Femicomfort in the Treatment of Premenstrual Syndromes: A Double-Blind, Randomized and Placebo Controlled Trial

By Kashanim, Ladan; Saedi, N. et al. | Iranian Journal of Psychiatry, Spring 2010 | Go to article overview

Femicomfort in the Treatment of Premenstrual Syndromes: A Double-Blind, Randomized and Placebo Controlled Trial


Kashanim, Ladan, Saedi, N., Akhondzadeh, Shahin, Iranian Journal of Psychiatry


Objective: Premenstrual syndromes (PMS) affecting 20-40% of women of reproductive age. The aim of this double blind and placebo controlled trial was to investigate whether femicofort a supplement contains Vitamin B6, Vitamin E and evening primrose oil could relieve symptoms of PMS.
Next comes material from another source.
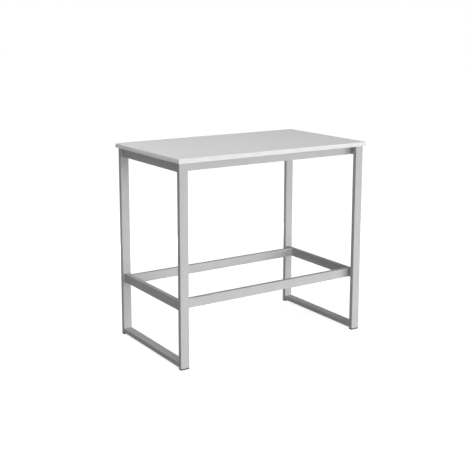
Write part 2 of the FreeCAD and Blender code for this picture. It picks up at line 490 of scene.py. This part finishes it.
def straight_fillet(mesh, ends, one_way, other_way):
    """Fillet along a straight corner between two faces."""

    def ring_at(index, point, size):
        return fillet_ring(point, one_way, other_way, size)

    bead(mesh, even_points(ends), ring_at, BASE_FILLET_SIZE)


def dressed_weld(mesh, ends):
    """Round bead along an upright line."""

    def ring_at(index, point, size):
        return round_ring(point, size)

    bead(mesh, even_points(ends), ring_at, GROOVE_RADIUS)


def section_weld(mesh, rail, side_y, open_top):
    """Fillet round the end of an upright cross rail, on the inner face of a leg."""
    low, high = box_corners(rail)
    half = (high - low) / 2
    middle = (low + high) / 2
    middle.y = side_y * high.y
    points = even_points([middle + point for point in section_outline(half.x, half.z)])
    if open_top:
        points = [point for point in points if point.z < high.z - WELD_TOP_GAP]
    inward = Vector((0, -side_y, 0))

    def ring_at(index, point, size):
        before = points[max(index - 1, 0)]
        after = points[min(index + 1, len(points) - 1)]
        outward = (after - before).normalized().cross(Vector((0, -1, 0)))
        return fillet_ring(point, outward, inward, size)

    bead(mesh, points, ring_at, FILLET_SIZE, closed=not open_top)


def flat_rail_weld(mesh, rail, side_y):
    """Fillets above and below the end of a flat rail, and dressed beads at its two sides."""
    low, high = box_corners(rail)
    face_y = side_y * high.y
    inward = Vector((0, -side_y, 0))
    for z, upward in ((high.z, Vector((0, 0, 1))), (low.z, Vector((0, 0, -1)))):
        ends = [Vector((x, face_y, z)) for x in (low.x + TUBE_CORNER, high.x - TUBE_CORNER)]
        straight_fillet(mesh, ends, upward, inward)
    sunk_y = face_y + side_y * GROOVE_INSET
    for sunk_x in (low.x + GROOVE_INSET, high.x - GROOVE_INSET):
        ends = [Vector((sunk_x, sunk_y, z)) for z in (low.z + GROOVE_END, high.z - GROOVE_END)]
        dressed_weld(mesh, ends)


def lug_weld(mesh, lug):
    """Fillet under a lug, along the face of the rail that carries it."""
    low, high = box_corners(lug)
    extent = high - low
    across = 0 if extent.x < extent.y else 1
    lengthwise = 1 - across
    root = (low + high) / 2
    side = math.copysign(1, root[across])
    root[across] = side * max(abs(low[across]), abs(high[across]))
    root.z = low.z
    away = Vector((0, 0, 0))
    away[across] = -side
    half_weld = Vector((0, 0, 0))
    half_weld[lengthwise] = extent[lengthwise] / 2 - LUG_WELD_INSET
    straight_fillet(mesh, [root - half_weld, root + half_weld], away, Vector((0, 0, -1)))


def add_welds(name, mesh):
    """Turn the finished beads of a bmesh into a painted piece that rides with the table."""
    bmesh.ops.recalc_face_normals(mesh, faces=mesh.faces)
    for face in mesh.faces:
        face.smooth = True
    data = bpy.data.meshes.new(name)
    mesh.to_mesh(data)
    mesh.free()
    data.materials.append(MATERIALS["frame"])
    piece = new_object(name, data)
    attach(piece, "root")


def end_frame_welds(end):
    """The welds between the legs and the cross rails of one end frame, as one piece."""
    mesh = bmesh.new()
    for side_y in (-1, 1):
        section_weld(mesh, "top_cross_rail_" + end, side_y, open_top=True)
        section_weld(mesh, "foot_cross_rail_" + end, side_y, open_top=False)
        flat_rail_weld(mesh, "base_cross_rail_" + end, side_y)
    add_welds("welds_" + end, mesh)


def lug_welds():
    """The welds under all the lugs, as one piece."""
    mesh = bmesh.new()
    for name in sorted(nodes):
        if name.startswith("fixing_lug_"):
            lug_weld(mesh, name)
    add_welds("lug_welds", mesh)


end_frame_welds("left")
end_frame_welds("right")
lug_welds()


# Studio

def show_background(tree, lighting, seen, output_kind):
    """One shader for the light on the table, and another where a ray sees the background."""
    path = add_node(tree, "ShaderNodeLightPath").outputs
    share = path["Is Camera Ray"]
    for ray in ("Is Glossy Ray", "Is Transmission Ray"):
        share = calculate(tree, "MAXIMUM", share, path[ray])
    mix = add_node(tree, "ShaderNodeMixShader", {0: share, 1: lighting, 2: seen})
    add_node(tree, output_kind, {"Surface": mix.outputs[0]})


def floor_paint():
    """White floor that keeps a faint shadow near the table and is plain white further out."""
    material, tree = new_material("studio_floor")
    space = texture_space(tree)
    distance = add_node(tree, "ShaderNodeVectorMath", {0: space}, operation="LENGTH")
    strength = mapped(
        tree,
        distance.outputs["Value"],
        (FLOOR_GLOW, BACKGROUND_WHITE),
        (SHADOW_REACH, WHITE_REACH),
        interpolation_type="SMOOTHSTEP",
    )
    plain = add_node(tree, "ShaderNodeBsdfDiffuse", {"Color": grey(FLOOR_ALBEDO)}).outputs[0]
    glow = add_node(tree, "ShaderNodeEmission", {"Strength": strength}).outputs[0]
    glowing = add_node(tree, "ShaderNodeAddShader", {0: plain, 1: glow}).outputs[0]
    show_background(tree, plain, glowing, "ShaderNodeOutputMaterial")
    return material


def make_floor():
    """A wide round floor. The world is as white as its rim, so no horizon shows."""
    mesh = bpy.data.meshes.new("studio_floor")
    disc = bmesh.new()
    bmesh.ops.create_circle(disc, cap_ends=True, segments=FLOOR_SIDES, radius=FLOOR_RADIUS)
    disc.to_mesh(mesh)
    disc.free()
    mesh.materials.append(floor_paint())
    floor = new_object("studio_floor", mesh)


def make_world():
    """A dim grey light from all round, with plain white to be seen behind the table."""
    world = bpy.data.worlds.new("studio")
    bpy.context.scene.world = world
    world.use_nodes = True
    tree = world.node_tree
    tree.nodes.clear()
    shaders = []
    for strength in (WORLD_GREY, BACKGROUND_WHITE):
        inputs = {"Color": grey(1.0), "Strength": strength}
        shaders.append(add_node(tree, "ShaderNodeBackground", inputs).outputs[0])
    show_background(tree, *shaders, "ShaderNodeOutputWorld")


def area_lamp(name, place, target, width, height, watts, spread):
    """A soft lamp that faces a point. A small spread keeps its light in a beam."""
    data = bpy.data.lights.new(name, "AREA")
    data.shape = "RECTANGLE"
    data.size = width
    data.size_y = height
    data.energy = watts
    data.spread = math.radians(spread)
    lamp = new_object(name, data)
    lamp.location = place
    aim = Vector(target) - Vector(place)
    lamp.rotation_euler = aim.to_track_quat("-Z", "Y").to_euler()
    lamp.visible_camera = False


def make_camera():
    data = bpy.data.cameras.new("camera")
    data.lens = CAMERA_LENS
    data.sensor_width = CAMERA_SENSOR
    data.shift_y = CAMERA_SHIFT_Y
    data.clip_start, data.clip_end = CAMERA_CLIP
    camera = new_object("camera", data)
    turn = Matrix.Rotation(math.radians(-CAMERA_YAW), 4, "Z")
    tip = Matrix.Rotation(math.radians(90 - CAMERA_PITCH), 4, "X")
    roll = Matrix.Rotation(math.radians(CAMERA_ROLL), 4, "Z")
    camera.matrix_world = Matrix.Translation(CAMERA_PLACE) @ turn @ tip @ roll
    bpy.context.scene.camera = camera


make_floor()
make_world()
for lamp in LAMPS:
    area_lamp(*lamp)
make_camera()

view_settings = bpy.context.scene.view_settings
view_settings.view_transform = "Standard"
Method: This was a randomized and double blind clinical trial. The trial was conducted between November 2009 and April March 2010. Women aged 20 to 45 years with regular menstrual cycles and experience of PMS symptoms (According to the current diagnostic criteria proposed by the American College of Obstetrics and Gynecology) for at least 6 months were eligible for the study. Patients were randomized to receive femicomfort or placebo in a 1: 1 ratio using a computer-generated code. The assignments were kept in sealed, opaque envelopes until the point of analysis of data. In this doubleblind, patients were randomly assigned to receive capsule of femicomfort (Group A) or capsule placebo for two menstrual cycles (cycles 3 and 4). The primary outcome measure was the Daily Symptom Report, a checklist of 17 premenstrual symptoms rated from 0 to 4 according to their severity throughout the menstrual cycle. Secondary outcome measure was Hamilton Depression Rating Scale (17-item).

Results: Femicomfort at this dose was found to be effective in relieving symptoms of PMS. The difference between the femicomfort and placebo in the frequency of side effects was not significant.

Conclusion: The results of this study indicate the efficacy of femicomfort in the treatment of PMS.

Keywords: Oenothera biennis, Premenstrual syndrome, Vitamin B6, Vitamin E

Iran J Psychiatry 2010; 5:2:47-50

Premenstrual syndromes (PMS) are among the most common health problems reported by women, affecting 20-40% of women of reproductive age. Premenstrual dysphoric disorder (PMDD) is a severe subtype of PMS that occurs in 3-8% of women of reproductive age.(1) It is characterized by severe mood and behavioral changes. The hallmark of PMDD is its cyclical luteal-phase-related nature.(2) The etiology of the syndrome is multifactorial and not fully defined. Initially, a great role in the etiology was attributed to decreased levels of progesterone in the luteal phase. An American telephone survey suggested that up to 80% of self-medicating sufferers use complementary remedies.(3) It has been reported that herbal medicine and vitamin B6 and Vitamin E are useful in relieving PMS symptoms. Evening primrose (Oenothera biennis) is a commonly used alternative therapy for PMS and is a rich source of omega-6 essential fatty acids.(3) The aim of this double blind and placebo controlled trial was to investigate whether femicofort (a supplement) which contains Vitamin B6, Vitamin E and evening primrose oil could relieve PMS symptoms.

Materials and Methods

This was a randomized and double blind clinical trial. The trial was conducted between November 2009 and April March 2010.

Participants

Women aged 20 to 45 years with regular menstrual cycles and experience of PMS symptoms (According to the current diagnostic criteria proposed by the American College of Obstetrics and Gynecology) (4) for at least 6 months were eligible for the study. The exclusion criteria were as follows: pregnancy or lactation; menstrual cycle irregularity; unstable medical illness; seizure disorder within the past year; history of multiple drug reaction; menstrual cycle length shorter than 24 days or longer than 35 days; major psychiatric disorder; suicidal ideation or intent; use of psychoactive drugs, investigational drugs, or specific medication for PMS in the past two months and history of substance abuse in the previous 6 months.

The trial was performed in accordance with the Declaration of Helsinki and subsequent revisions.

Written informed consents were obtained from the participants. Patients were recruited through an advertisement; and written informed consent was obtained.